There was a hum about the Wise Hall and a timeless sense of gathering, with the room sensually lit by faux-candle chandeliers and strings of bulbs pinwheeling out from the mirrored ball centred high on the roof. Calgary’s Rotary Park, the first act of the evening, stepped out onto stage and aligned abreast forming a five-piece string band.
Harmony arose from the quintet, opening with the gentle “Tumbleweed.” The song was complete and embracing — warm like the lights above. Surprising the audience by leading away from traditional songs, Rotary Park played a New Orleans’ style “Goodbye Baby Blues” transitioning into ‘50s doo-wop, then seamlessly linking with a metronome and a full rendition of Pink Floyd’s “Time.” Rotary Park’s eclectic and impressive set — and their second time to the Wise Hall — proved their talents.
Vancouver based Gerry Hannah & the New Questioning Coyote Brigade took the stage next. Armed with an Epiphone and ironically wearing a sleeveless shirt emblazoned with “Alcatraz,” the local punk icon and his band got straight to business with the rocking “Like A Fire,” from his 2014 release, Coming Home.

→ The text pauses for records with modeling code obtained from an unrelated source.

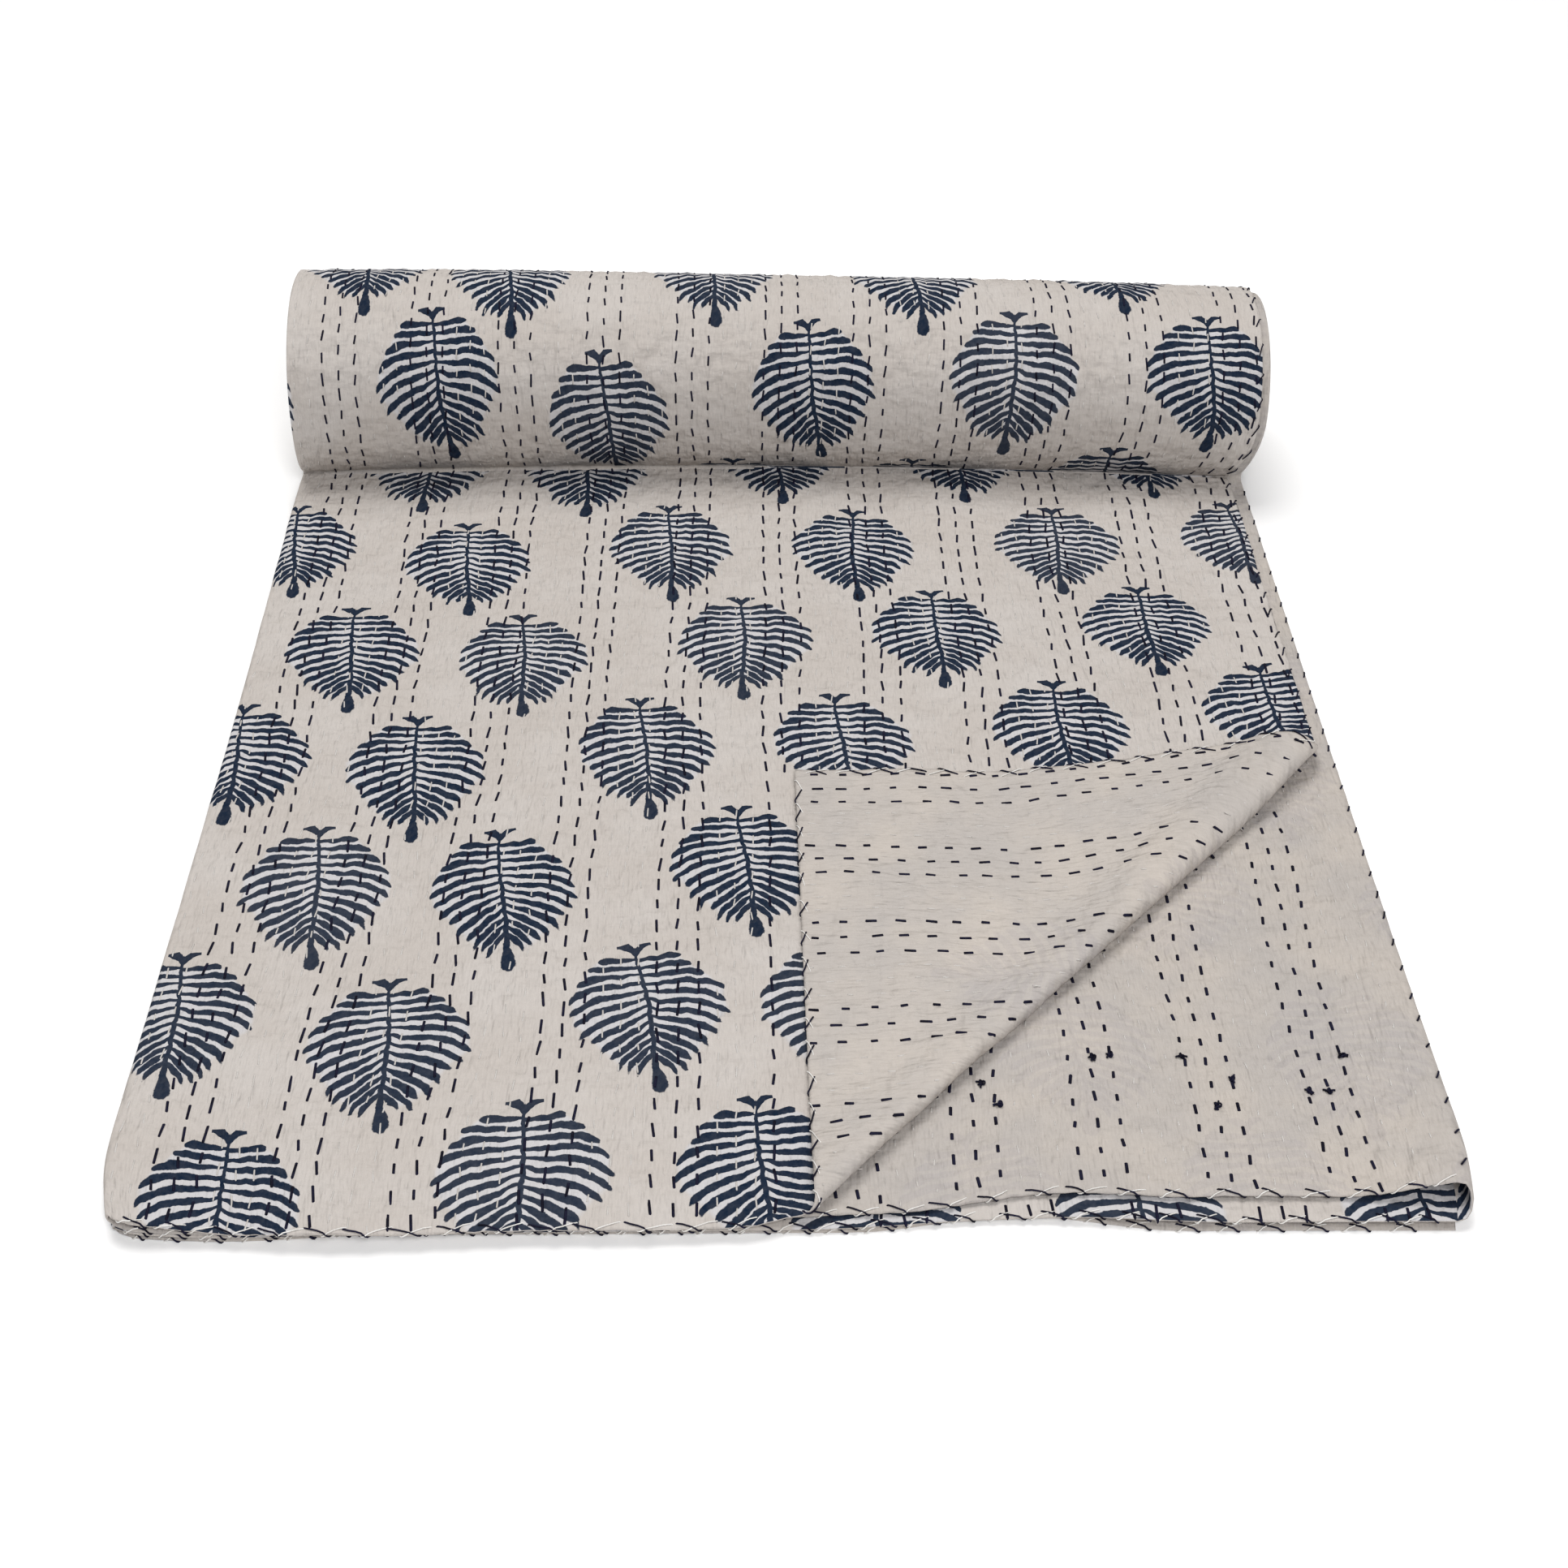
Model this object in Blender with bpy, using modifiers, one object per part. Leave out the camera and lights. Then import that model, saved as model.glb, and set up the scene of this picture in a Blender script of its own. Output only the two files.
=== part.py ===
"""A kantha quilt, folded in four across its width, its far part rolled and one corner turned back.

Metres, +Z up. X runs across the folded quilt, Y from the front hems to the roll. The origin is at the
middle of the underside of the whole bundle.

The cloth is modelled as the flat sheet that it is, a grid of points (across, along), and folded() says where
each of its points goes: first the four layers laid back and forth, then the turned corner. The rolled part is
one solid log that the four layers run into.
"""

import math

import bmesh
import bpy

# The folded bundle
LEFT_FOLD = -0.3450     # outside of the fold between layers 1 and 2
LOWER_LEFT_FOLD = -0.3435   # outside of the fold between layers 3 and 4
RIGHT_FOLD = 0.3470     # outside of the fold between layers 2 and 3
TOP_EDGE = 0.3360       # free side edge of layer 1, on the right
BOTTOM_EDGE = 0.3380    # free side edge of layer 4, on the right
LAYERS = 4
CLOTH = 0.0016          # thickness of the quilted cloth
PITCH = 0.00245         # from one layer to the next
FOLD_STEPS = 5          # faces round a fold

# How far each layer's front hem lies behind the front of the bundle: at the left fold and at the right fold
HEM_SETBACK = {
    1: (0.0000, 0.0000),
    2: (0.0020, 0.0240),
    3: (0.0060, 0.0100),
    4: (0.0070, 0.0040),
}
TOP_HEM_BOW = 0.0080    # layer 1's hem swings this far forward
TOP_HEM_BOW_AT = -0.200
TOP_HEM_BOW_HALF = 0.170
SETBACK_ENDS = 0.620    # the hems' shifts have died out here

# How far the layers spread apart beside each fold: at the front hem and near the roll
RIGHT_PUFF = (0.0185, 0.0030)
LEFT_PUFF = (0.0026, 0.0008)
LOWER_LEFT_PUFF = (0.0030, 0.0008)
PUFF_WIDTH = 0.060      # the puff reaches this far in from a fold
PUFF_FADE = 0.160       # and dies down over this length from the front

# The quilting: the cloth dips along each band of navy stitches
BAND_PERIOD = 0.0650
BAND_MIDDLE = 0.0080    # X of one band's middle
BAND_DIP = 0.0009
# Each layer's share of that dip, and its columns of points to a band. A dip runs out one column away.
DIPS = {
    1: (1.00, 4),
    2: (0.60, 2),
    3: (0.25, 2),
    4: (0.00, 1),
}

# The turned corner of layer 1
CORNER_START = (0.0060, 0.0000)     # where its fold meets the front hem
CORNER_END = (0.3360, 0.3550)       # where its fold meets the side edge
CORNER_FOLD = 0.0034                # radius of the fold at the front
CORNER_FOLD_END = 0.0062            # radius at the side edge, where the hem is stiff
CORNER_SHEAR = 0.115                # the corner is pulled along its fold by this share of its depth
CORNER_SETTLES = 0.030              # it has sunk onto layer 1 this far in from its fold

# The roll
ROLL_AXIS = 0.7545      # behind the front hem, at the middle
ROLL_AXIS_LEAN = -0.0045    # the axis lies this much further forward at the right end
ROLL_AXIS_BOW = -0.0115     # and the ends lie this much further forward than the middle
ROLL_RADIUS = 0.0712    # to the middle of the outer layer, at its front foot
ROLL_TAPER = -0.103     # share of the radius gained for each metre of X
ROLL_WAIST = 0.018      # share of the radius lost at the middle
ROLL_HEIGHT = 0.0634    # the axis above the surface
ROLL_FOOT = math.radians(228.9)     # where the cloth leaves the flat and climbs the roll's front
ROLL_SLIT = 0.0002      # the log's flat spot is this far above the layers' underside
ROLL_AROUND = 32
ROLL_END_ROUND = 0.0050     # rounding of the log's rims
ROLL_END_DISH = 0.0025      # the middle of each end is this far in
EDGE_STEP = 0.0004          # the log steps down over this width at layer 1's edge
LAYERS_RUN_IN = 0.7500  # the flat layers end here, inside the log

# The grid's rows, by distance from the front hem. Its columns are those of the dips.
ROWS = (0.0, 0.014, 0.040, 0.08, 0.13, 0.19, 0.26, 0.34, 0.42, 0.50, 0.58, 0.65, 0.70, LAYERS_RUN_IN)
COLUMN_MARGIN = 0.018   # no column is nearer than this to a fold
SNAP = 0.0015           # a cut passes through a point that it comes this near

# The origin, from the middle of the front hem
ORIGIN_X = 0.0010
ORIGIN_Y = 0.4070

QUILT_COLOUR = (0.590, 0.540, 0.480, 1.0)
QUILT_ROUGHNESS = 0.92


def remove_everything():
    for thing in list(bpy.data.objects):
        bpy.data.objects.remove(thing, do_unlink=True)
    for group in list(bpy.data.collections):
        bpy.data.collections.remove(group)


def smooth(t):
    """0 below 0, 1 above 1, with a soft start and end between."""
    t = min(max(t, 0.0), 1.0)
    return t * t * (3.0 - 2.0 * t)


def mix(a, b, t):
    return a + (b - a) * t


def layer_height(layer):
    """The height of a layer's middle where the layers lie flat."""
    return CLOTH / 2 + (LAYERS - layer) * PITCH


def puff(at_front_and_roll, along):
    """How far two layers are spread at their fold, at this distance from the front."""
    front, roll = at_front_and_roll
    return mix(roll, front, math.exp(-max(along, 0.0) / PUFF_FADE)) * (1.0 - smooth((along - 0.62) / 0.07))


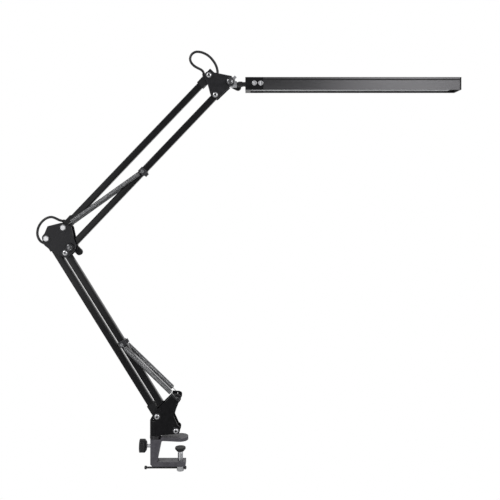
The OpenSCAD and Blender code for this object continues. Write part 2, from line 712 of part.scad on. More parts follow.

Between songs, Hannah told a brief story about getting out of prison and being told by his parole officer at the time to “quit that anarchist club” and to “marry a respectable woman and settle down in the suburbs” — the following songs were his response to that “voice of authority.”
“21st Century,” a song from Hannah’s early days with The Stiffs, charged the crowd to their feet. With subversive iconoclasm and examining lyrics, Gerry Hannah & the New Questioning Coyote Brigade kept their rock relevant, exploratory and engaging.
Hailing a whirlwind tour from the Cariboo, The Joey Only Outlaw Band took the stage next. The crowd, reflecting the diverse mix of the night, were on their feet and dancing immediately, largely unwavering for the full and powerful set from Only & the Outlaws.
Calling for a “resource revolution,” he introduced the title track of his freshly released album No More Trouble in the Peace, questioning the legitimacy of current industry policies, while the crowd keeps dancing.
The band, featuring long-time double-bass player Ed Hanrahan, drummer Sean Scallion, lead guitarist Mike Vigano and 8-string lap steel guitar wizard Steven Drake, gave it their all as Only continued orating his fables, strange histories and legends — “The Stompin Tom Story,” “Fire On Anarchist Mountain,” and “Midwest Festival” all came out of his stash of hits. Returning to the new album, the epic requiem “A Tempest Wind” brought a sombre reminder of impermanence and carried the atmosphere into a long introspective jam. The crowd’s enthusiasm was spurred on for the other country punk tunes, like the party pleaser “The Stupid Fucking Things I’ve Done.”
As the show drew to a close, Joey Only set his guitar down after reciting the verse of “One Last Song” singing, “Maybe this will be my last song / Oh maybe this will be my last show / You never know” and invited new and old friends to stick around, have a drink and catch up. The Outlaw Band finished strong as Only stepped down from the stage and into the crowd, immediately embraced by friends.